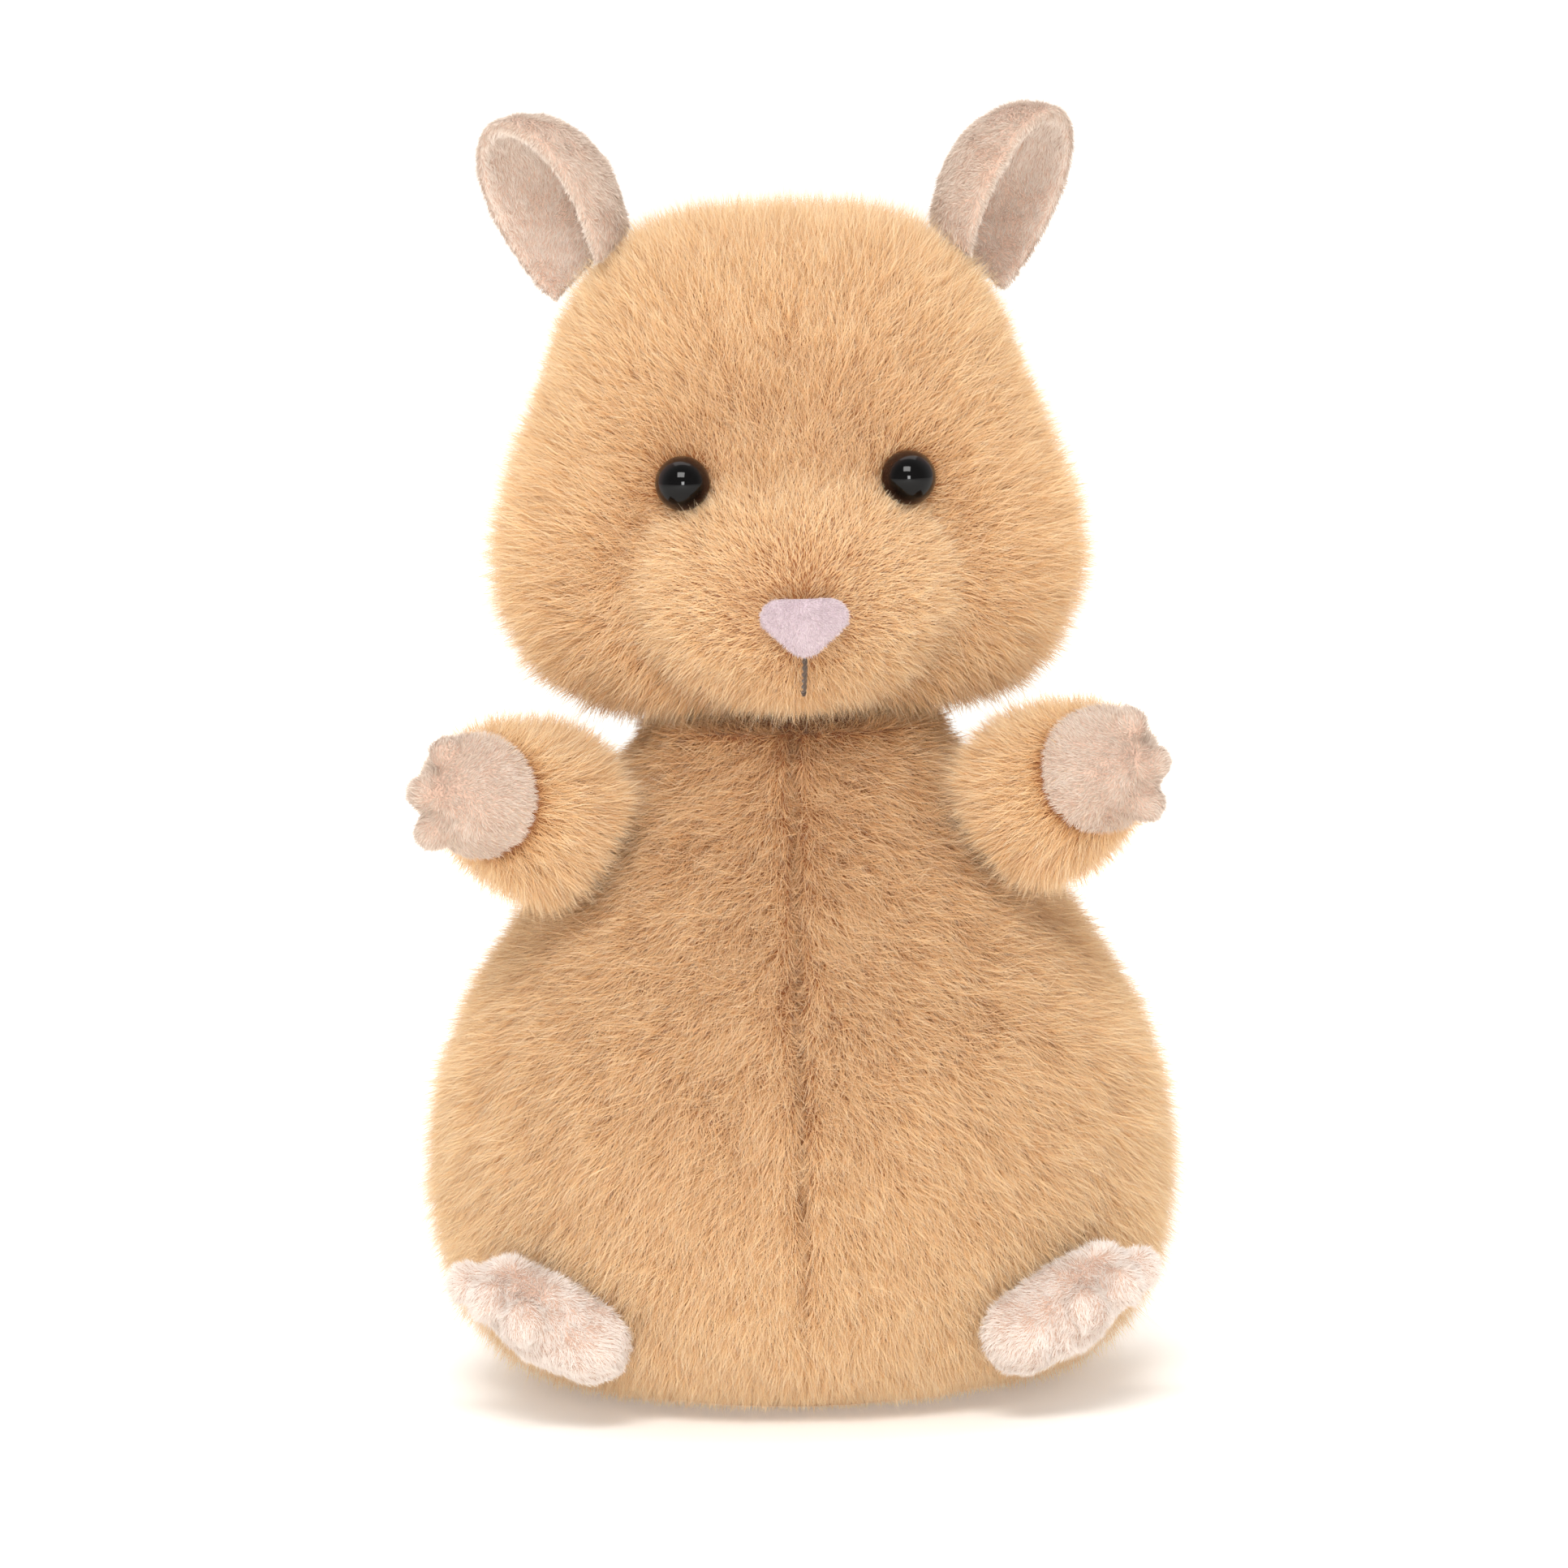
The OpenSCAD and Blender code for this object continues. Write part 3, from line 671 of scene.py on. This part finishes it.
# %% The pile tree
def pile_tree():
    inputs = {"Hair": "Object", "Finish": "Material", "Density": "Float", "Seed": "Int", "Width": "Float",
              "Ruffle": "Float", "Stray": "Float", "Shortest": "Float", "Wisps": "Float", "Tone Spread": "Float"}
    t = Tree("pile", inputs)
    given = {name: t.given.outputs[name] for name in ("Geometry", *inputs)}
    spread = add_node(t.tree, "GeometryNodeDistributePointsOnFaces", None,
                      {"Mesh": given["Geometry"], "Density": given["Density"], "Seed": given["Seed"]})
    roots, normal = spread.outputs["Points"], spread.outputs["Normal"]
    place = t.node("GeometryNodeInputPosition")
    comb = t.attribute("comb", "FLOAT_VECTOR")
    length = t.vector("LENGTH", comb, out="Value")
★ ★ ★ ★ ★
Written exercise: Extract all of the data shown above without alteration.

Written response:
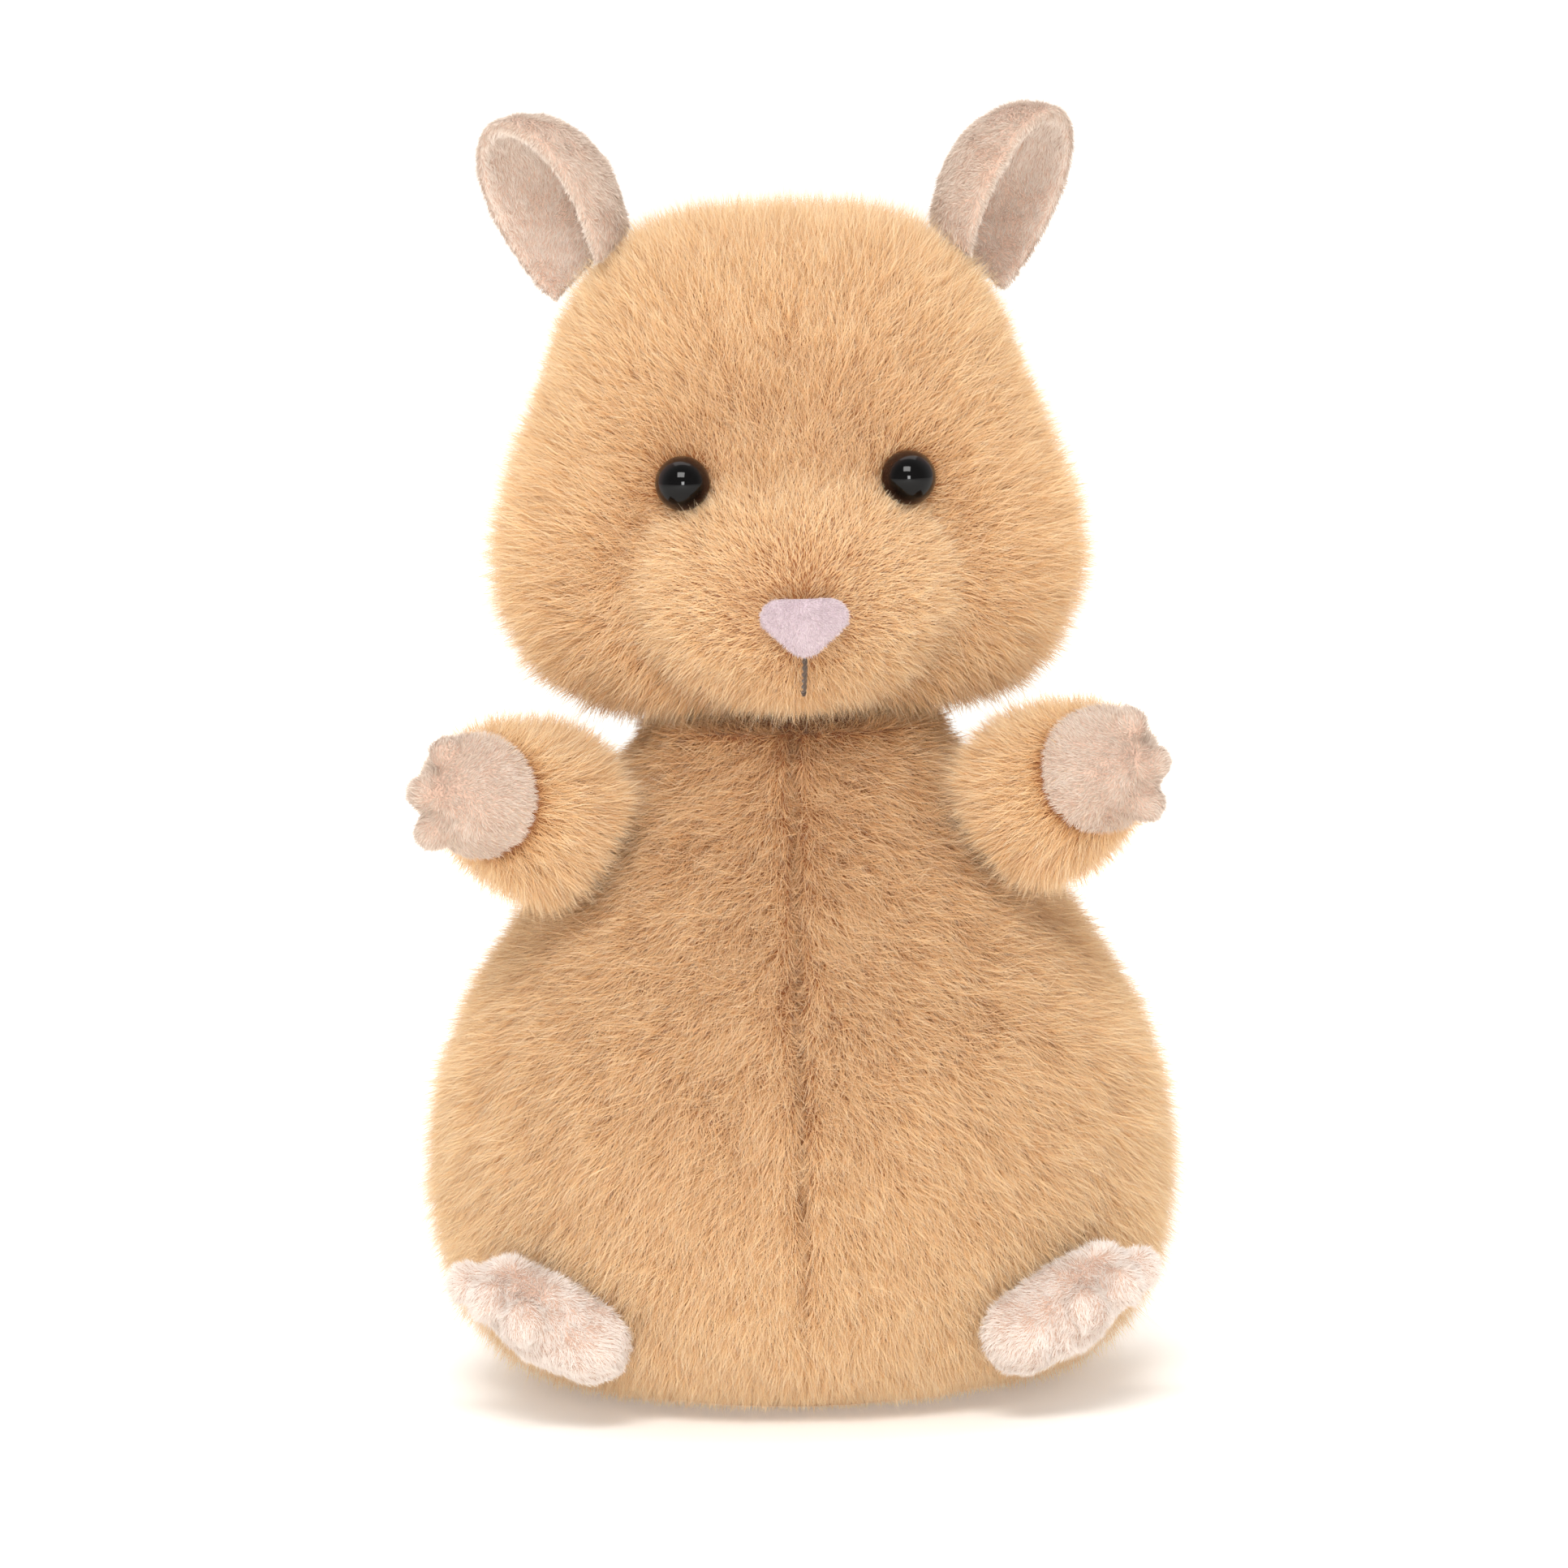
The OpenSCAD and Blender code for this object continues. Write part 3, from line 671 of scene.py on. This part finishes it.
# %% The pile tree
def pile_tree():
    inputs = {"Hair": "Object", "Finish": "Material", "Density": "Float", "Seed": "Int", "Width": "Float",
              "Ruffle": "Float", "Stray": "Float", "Shortest": "Float", "Wisps": "Float", "Tone Spread": "Float"}
    t = Tree("pile", inputs)
    given = {name: t.given.outputs[name] for name in ("Geometry", *inputs)}
    spread = add_node(t.tree, "GeometryNodeDistributePointsOnFaces", None,
                      {"Mesh": given["Geometry"], "Density": given["Density"], "Seed": given["Seed"]})
    roots, normal = spread.outputs["Points"], spread.outputs["Normal"]
    place = t.node("GeometryNodeInputPosition")
    comb = t.attribute("comb", "FLOAT_VECTOR")
    length = t.vector("LENGTH", comb, out="Value")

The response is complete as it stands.